Menurutnya, perusahaan besar peternakan unggas itu telah melakukan kesepakatan yang menyebabkan terjadinya gejolak harga ayam di pasaran dengan cara melakukan kesepakatan afkir dini atau penjualan/pemusnahan induk ayam dengan dalih meningkatnya produksi bibit ayam belakangan ini.

Adapun 12 perusahaan yang saat ini tengah diselidiki oleh KPPU adalah, PT Charoen Pokphand Indonesia, Tbk, PT Japfa Comfeed Indonesia, PT Malindo, PT CJ-PIA, PT Taat Indah Bersinar, PT Cibadak Indah Sari Farm, PT Hybro Indonesia, PT Expravet Nasuba, PT Wonoyoko Jaya, CV Missouri, PT Reza Perkasa, dan PT Satwa Borneo Jaya.

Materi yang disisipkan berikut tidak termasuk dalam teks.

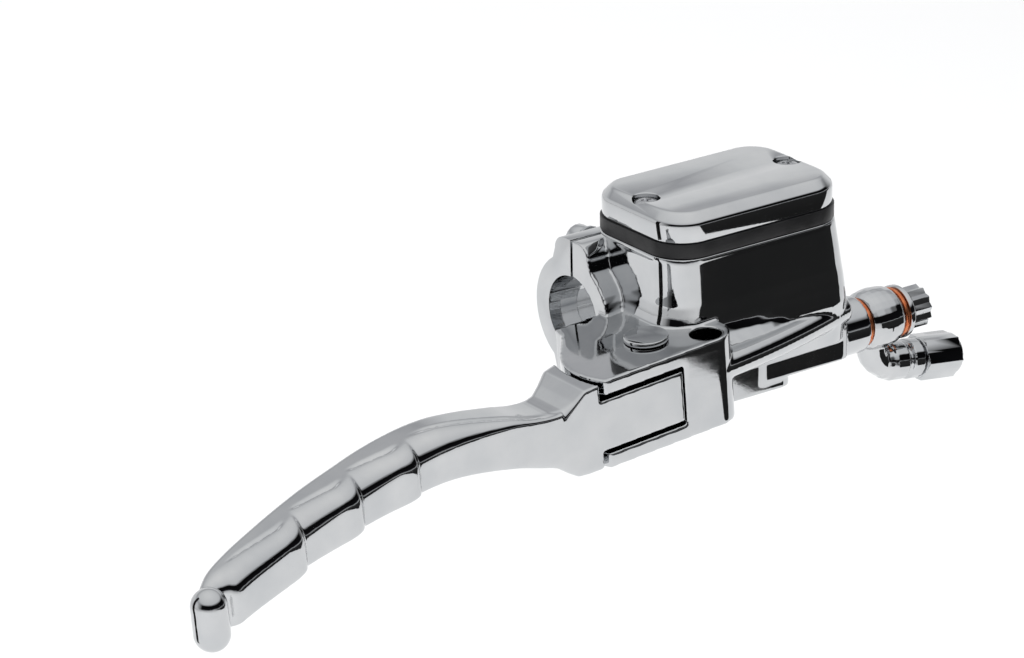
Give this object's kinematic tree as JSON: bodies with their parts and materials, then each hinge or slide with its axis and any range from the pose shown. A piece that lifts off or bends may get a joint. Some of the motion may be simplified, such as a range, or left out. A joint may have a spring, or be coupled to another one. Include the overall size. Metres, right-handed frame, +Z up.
{
  "type": "brake master cylinder",
  "caption": "Chrome front brake master cylinder with a tilted perch, finger-grooved lever, rectangular reservoir, split handlebar clamp and banjo outlet.",
  "frame": {"origin": "on the handlebar's axis, in the middle of the clamp's width", "axes": "+X along the handlebar towards the middle of the motorcycle, +Y towards the rider, +Z up"},
  "size_m": [0.3238, 0.0956, 0.0875],
  "materials": {
    "chrome_plate": "mirror-bright plating",
    "lever_chrome": "mirror-bright plating with a soft polish",
    "zinc_steel": "zinc-plated steel",
    "stainless": "stainless steel",
    "black_rubber": "satin black rubber",
    "copper": "soft annealed copper, crush washer",
    "bronze": "sintered bronze",
    "bare_alloy": "turned aluminium",
    "black_plastic": "moulded plastic",
    "clear_window": "clear moulded window"
  },
  "bodies": {
    "perch": {"cylinder_body": "chrome_plate", "handlebar_clamp": "chrome_plate", "clamp_screw_upper": "chrome_plate", "clamp_screw_lower": "chrome_plate", "clamp_washer_upper": "zinc_steel", "clamp_washer_lower": "zinc_steel", "reservoir_cover": "chrome_plate", "cover_screw_outboard": "stainless", "cover_screw_inboard": "stainless", "reservoir_diaphragm": "black_rubber", "diaphragm_plate": "black_plastic", "splash_plate": "stainless", "sight_glass": "clear_window", "sight_glass_seal": "black_rubber", "thrust_washer_upper": "black_plastic", "thrust_washer_lower": "black_plastic", "pivot_pin": "chrome_plate", "pivot_clip": "zinc_steel", "return_spring": "stainless", "piston_stop_washer": "zinc_steel", "piston_snap_ring": "zinc_steel", "dust_boot": "black_rubber", "banjo_bolt": "chrome_plate", "banjo_washer_inner": "copper", "banjo_washer_outer": "copper", "banjo_fitting": "chrome_plate", "hose_nut": "chrome_plate"},
    "lever": {"brake_lever": "lever_chrome", "lever_bushing": "bronze"},
    "piston": {"piston": "bare_alloy", "primary_cup": "black_rubber", "secondary_cup": "black_rubber"}
  },
  "joints": [
    {"name": "lever_pivot", "type": "hinge", "parent": "perch", "child": "lever", "pos_m": [-0.0139, -0.042, -0.01], "axis": [0.0698, 0, -0.9976], "range_deg": [0, 18], "stiffness_Nm_per_rad": 0.6, "springref_deg": -28.65},
    {"name": "piston_stroke", "type": "slide", "parent": "perch", "child": "piston", "axis": [1, 0, 0], "range_m": [0, 0.0052], "deforming": ["return_spring", "dust_boot"]}
  ],
  "couplings": [
    {"joint": "piston_stroke", "follows": "lever_pivot", "m_per_rad": 0.014}
  ]
}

Dari 12 perusahaan itu, menurut Syarkawi, terdapat dua perusahaan yang melakukan duopoli.
"Mereka kuasai semua proses dari hulu hingga ke hilir. Nilai bisnis unggas Rp 400 triliun dari hulu sampai hilir. Ini namanya penguasaan pasar, duopoli oleh 2 perusahaan besar," ujar Syarkawi.

Sejumlah peternak terkena dampak dari praktik kartel tersebut, contohnya di Semarang dan Bandung. Syarkawi mengungkapkan di Semarang ada disparitas biaya produksi sebesar Rp18.000/kg, sedangkan harga pokok di tingkat peternak hanya sekitar Rp8.500/kg-Rp10.000/kg.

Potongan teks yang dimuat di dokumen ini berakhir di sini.